Scientist quantifies number of worlds that have intelligent aliens

London, Feb 5: In a new research, a scientist has quantified the number of alien worlds that may have intelligent beings as their inhabitants.

According to a report in BBC News, the scientist in question is Duncan Forgan from the University of Edinburgh in Scotland.


Intelligent civilizations are out there and there could be thousands of them, said the Edinburgh scientist.
Forgan said that according to his research, there are at least 361 intelligent civilizations in our Galaxy and possibly as many as 38,000 in the Universe.

Even with the higher of the two estimates, however, it is not very likely that contact could be established with alien worlds.

While researchers often come up with overall estimates of the likelihood of intelligent life in the universe, it is a process fraught with guesswork; recent guesses put the number anywhere between a million and less than one.
“It’s a process of quantifying our ignorance,” said Forgan.

In his new approach, Forgan simulated a galaxy much like our own, allowing it to develop solar systems based on what is now known from the existence of so-called exoplanets in our galactic neighborhood.
These simulated alien worlds were then subjected to a number of different scenarios.

If alien life forms do exist, we may not necessarily be able to make contact with them, and we have no idea what form they would take.

The first assumed that it is difficult for life to be formed but easy for it to evolve, and suggested there were 361 intelligent civilizations in the galaxy.

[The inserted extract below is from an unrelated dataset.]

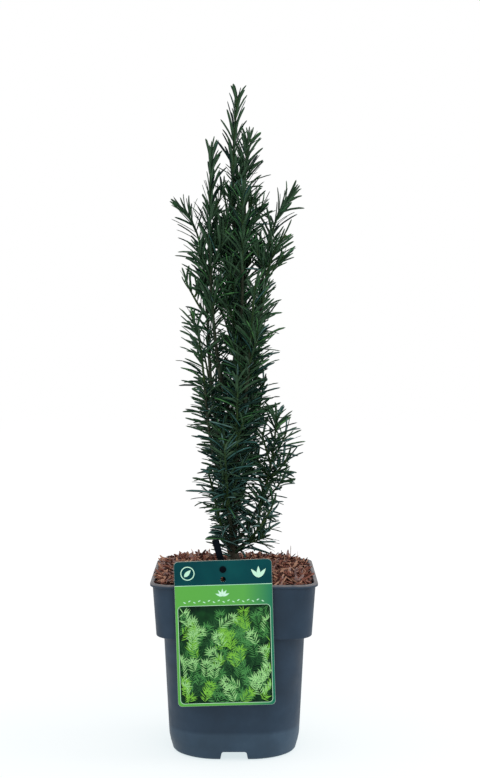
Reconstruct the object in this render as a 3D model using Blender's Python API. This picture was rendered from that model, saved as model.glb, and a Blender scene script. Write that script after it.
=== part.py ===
"""A slender upright english yew growing in a square nursery pot.

Run it with: blender --background --python part.py
Units are metres and +Z is up. The origin lies on the ground under the middle of the pot,
and the plant label hangs over the rim on the -Y side.
"""
import math
import random

import bmesh
import bpy
import numpy as np
from mathutils import Matrix, Vector
from mathutils.geometry import interpolate_bezier

SEED = 11
SEED_STRIDE = 31
GAP = 0.0003

# The pot: half widths and corner radii of its rounded square sections
POT_HEIGHT = 0.1500
RIM_HALF = 0.0697
RIM_DEPTH = 0.0030
RIM_CORNER = 0.0160
SKIRT_TOP_HALF = 0.0677
SKIRT_FOOT_HALF = 0.0650
SKIRT_FOOT_Z = 0.1040
SKIRT_CORNER = 0.0180
BODY_TOP_HALF = 0.0595
BODY_LOW_HALF = 0.0559
BODY_LOW_Z = 0.0200
BODY_CORNER = 0.0290
BASE_HALF = 0.0525
BASE_CORNER = 0.0380
EDGE_ROUND = 0.0022
WALL = 0.0015
FLOOR = 0.0095
EDGE_CHAMFER_SHARES = (0.3, 0.6, 1.8)
RIM_UNDERCUT_SHARE = 0.8
CORNER_STEPS = 6

# The four notches in the middle of the pot's lower edge
NOTCH_WIDTH = 0.0205
NOTCH_FLARE = 0.0014
NOTCH_HEIGHT = 0.0072
NOTCH_DEPTH = 0.0280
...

A second scenario assumed life was easily formed but struggled to develop intelligence. Under these conditions, 31,513 other forms of life were estimated to exist.

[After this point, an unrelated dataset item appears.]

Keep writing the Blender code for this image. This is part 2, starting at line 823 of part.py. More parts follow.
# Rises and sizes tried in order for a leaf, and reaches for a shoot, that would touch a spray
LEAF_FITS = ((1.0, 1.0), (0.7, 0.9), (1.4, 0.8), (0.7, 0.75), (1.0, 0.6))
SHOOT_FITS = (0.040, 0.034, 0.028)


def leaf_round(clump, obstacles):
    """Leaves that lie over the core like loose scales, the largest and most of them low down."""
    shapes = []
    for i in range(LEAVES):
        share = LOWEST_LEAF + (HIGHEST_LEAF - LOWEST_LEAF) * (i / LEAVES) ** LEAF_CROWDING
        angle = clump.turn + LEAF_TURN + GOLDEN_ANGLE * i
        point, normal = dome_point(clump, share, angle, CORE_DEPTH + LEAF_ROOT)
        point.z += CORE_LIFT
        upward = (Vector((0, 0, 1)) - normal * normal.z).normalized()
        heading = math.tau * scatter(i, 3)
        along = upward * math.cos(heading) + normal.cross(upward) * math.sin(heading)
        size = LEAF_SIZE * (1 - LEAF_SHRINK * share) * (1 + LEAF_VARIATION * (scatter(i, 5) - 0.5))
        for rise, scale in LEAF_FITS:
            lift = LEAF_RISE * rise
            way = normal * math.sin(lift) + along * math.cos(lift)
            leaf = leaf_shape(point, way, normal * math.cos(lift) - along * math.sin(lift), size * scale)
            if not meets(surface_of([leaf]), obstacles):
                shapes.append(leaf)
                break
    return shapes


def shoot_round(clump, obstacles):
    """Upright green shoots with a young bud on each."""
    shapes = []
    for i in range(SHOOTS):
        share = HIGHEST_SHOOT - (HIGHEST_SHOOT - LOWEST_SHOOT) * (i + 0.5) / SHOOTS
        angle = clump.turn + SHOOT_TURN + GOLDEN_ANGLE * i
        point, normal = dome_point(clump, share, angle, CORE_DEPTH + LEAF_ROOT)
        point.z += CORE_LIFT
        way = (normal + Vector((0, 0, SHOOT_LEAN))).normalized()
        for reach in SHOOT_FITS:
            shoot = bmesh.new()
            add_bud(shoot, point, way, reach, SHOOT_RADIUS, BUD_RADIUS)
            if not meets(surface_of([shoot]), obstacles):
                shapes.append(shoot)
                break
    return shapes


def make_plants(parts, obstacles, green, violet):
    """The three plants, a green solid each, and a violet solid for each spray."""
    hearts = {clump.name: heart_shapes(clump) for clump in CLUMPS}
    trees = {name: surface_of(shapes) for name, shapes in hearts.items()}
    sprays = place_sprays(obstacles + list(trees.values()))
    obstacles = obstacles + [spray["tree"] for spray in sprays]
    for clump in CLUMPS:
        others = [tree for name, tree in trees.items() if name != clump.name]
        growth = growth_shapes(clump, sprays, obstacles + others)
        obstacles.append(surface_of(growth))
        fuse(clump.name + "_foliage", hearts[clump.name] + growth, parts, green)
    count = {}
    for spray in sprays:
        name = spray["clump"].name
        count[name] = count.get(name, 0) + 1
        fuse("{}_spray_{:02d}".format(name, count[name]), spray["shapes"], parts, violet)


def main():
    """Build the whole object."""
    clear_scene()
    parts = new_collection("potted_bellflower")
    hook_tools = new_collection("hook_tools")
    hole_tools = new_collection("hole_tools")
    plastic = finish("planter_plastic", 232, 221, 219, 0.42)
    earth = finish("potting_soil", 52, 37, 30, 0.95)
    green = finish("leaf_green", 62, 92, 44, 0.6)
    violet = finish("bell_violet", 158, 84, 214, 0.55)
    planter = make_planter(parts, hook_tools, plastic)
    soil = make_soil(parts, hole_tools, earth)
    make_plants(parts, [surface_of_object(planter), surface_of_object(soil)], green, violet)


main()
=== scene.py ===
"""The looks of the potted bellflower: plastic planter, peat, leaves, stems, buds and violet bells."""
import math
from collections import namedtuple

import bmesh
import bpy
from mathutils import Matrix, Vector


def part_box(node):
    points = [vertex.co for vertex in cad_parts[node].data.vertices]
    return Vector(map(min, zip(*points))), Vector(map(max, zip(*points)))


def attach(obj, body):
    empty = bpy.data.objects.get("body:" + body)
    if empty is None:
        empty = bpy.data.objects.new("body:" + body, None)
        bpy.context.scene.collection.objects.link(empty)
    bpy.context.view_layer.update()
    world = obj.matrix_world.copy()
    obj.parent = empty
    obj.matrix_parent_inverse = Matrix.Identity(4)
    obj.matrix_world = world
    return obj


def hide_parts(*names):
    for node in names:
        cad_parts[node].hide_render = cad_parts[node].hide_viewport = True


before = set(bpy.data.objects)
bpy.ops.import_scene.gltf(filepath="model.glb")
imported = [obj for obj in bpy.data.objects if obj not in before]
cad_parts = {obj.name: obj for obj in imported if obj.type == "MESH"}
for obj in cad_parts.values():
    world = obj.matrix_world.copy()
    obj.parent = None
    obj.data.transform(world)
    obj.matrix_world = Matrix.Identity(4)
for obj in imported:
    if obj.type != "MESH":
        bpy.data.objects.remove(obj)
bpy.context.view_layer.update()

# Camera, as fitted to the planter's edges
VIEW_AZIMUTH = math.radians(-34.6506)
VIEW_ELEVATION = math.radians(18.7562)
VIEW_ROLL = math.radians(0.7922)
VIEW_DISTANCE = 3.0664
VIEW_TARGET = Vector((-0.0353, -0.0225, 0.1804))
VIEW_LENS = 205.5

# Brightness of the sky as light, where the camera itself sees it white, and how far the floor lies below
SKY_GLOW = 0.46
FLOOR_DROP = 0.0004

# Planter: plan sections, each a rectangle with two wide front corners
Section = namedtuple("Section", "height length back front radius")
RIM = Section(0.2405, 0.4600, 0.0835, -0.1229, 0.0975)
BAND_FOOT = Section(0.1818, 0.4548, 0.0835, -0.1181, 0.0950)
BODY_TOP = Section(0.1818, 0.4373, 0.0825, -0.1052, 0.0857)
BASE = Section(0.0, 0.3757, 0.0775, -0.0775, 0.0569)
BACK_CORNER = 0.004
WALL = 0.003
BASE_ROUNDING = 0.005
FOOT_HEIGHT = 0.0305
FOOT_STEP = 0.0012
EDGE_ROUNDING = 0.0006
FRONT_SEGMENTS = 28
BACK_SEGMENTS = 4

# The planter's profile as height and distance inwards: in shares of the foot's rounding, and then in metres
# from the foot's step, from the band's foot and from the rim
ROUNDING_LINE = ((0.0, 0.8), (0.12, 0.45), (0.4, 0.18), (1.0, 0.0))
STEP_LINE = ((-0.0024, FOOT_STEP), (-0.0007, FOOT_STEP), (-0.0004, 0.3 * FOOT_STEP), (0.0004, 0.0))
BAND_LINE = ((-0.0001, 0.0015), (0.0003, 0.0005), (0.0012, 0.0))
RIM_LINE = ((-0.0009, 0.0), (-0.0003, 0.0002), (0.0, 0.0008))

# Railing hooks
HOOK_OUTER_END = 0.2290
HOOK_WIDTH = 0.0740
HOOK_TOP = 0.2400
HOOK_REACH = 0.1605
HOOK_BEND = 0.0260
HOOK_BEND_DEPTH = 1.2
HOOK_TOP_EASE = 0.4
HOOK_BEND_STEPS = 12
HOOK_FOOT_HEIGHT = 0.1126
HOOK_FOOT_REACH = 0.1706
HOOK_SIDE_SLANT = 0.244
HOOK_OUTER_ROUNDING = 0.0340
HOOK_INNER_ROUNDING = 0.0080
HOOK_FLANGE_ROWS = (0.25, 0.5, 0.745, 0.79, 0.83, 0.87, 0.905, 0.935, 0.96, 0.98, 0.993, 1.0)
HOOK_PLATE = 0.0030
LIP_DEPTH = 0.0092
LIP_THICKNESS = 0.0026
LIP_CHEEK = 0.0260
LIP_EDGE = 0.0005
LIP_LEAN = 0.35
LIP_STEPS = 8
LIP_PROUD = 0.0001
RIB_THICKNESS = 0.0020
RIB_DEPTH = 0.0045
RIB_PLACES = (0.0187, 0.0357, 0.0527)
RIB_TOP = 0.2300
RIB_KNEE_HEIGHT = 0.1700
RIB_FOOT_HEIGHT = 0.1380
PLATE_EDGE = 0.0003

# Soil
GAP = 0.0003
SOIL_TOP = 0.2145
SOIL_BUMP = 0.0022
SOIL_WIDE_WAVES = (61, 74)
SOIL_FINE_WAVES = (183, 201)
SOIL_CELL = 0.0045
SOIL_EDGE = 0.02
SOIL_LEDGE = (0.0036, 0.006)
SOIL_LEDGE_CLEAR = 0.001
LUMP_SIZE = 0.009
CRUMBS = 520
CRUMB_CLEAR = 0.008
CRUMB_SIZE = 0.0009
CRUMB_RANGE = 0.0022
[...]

The final scenario examined the possibility that life could be passed from one planet to another during asteroid collisions - a popular theory for how life arose here on Earth.

That approach gave a result of some 37,964 intelligent civilizations in existence.

“Even if alien life forms do exist, we may not necessarily be able to make contact with them, and we have no idea what form they would take,” said Forgan.

“Life on other planets may be as varied as life on Earth and we cannot predict what intelligent life on other planets would look like or how they might behave,” he added.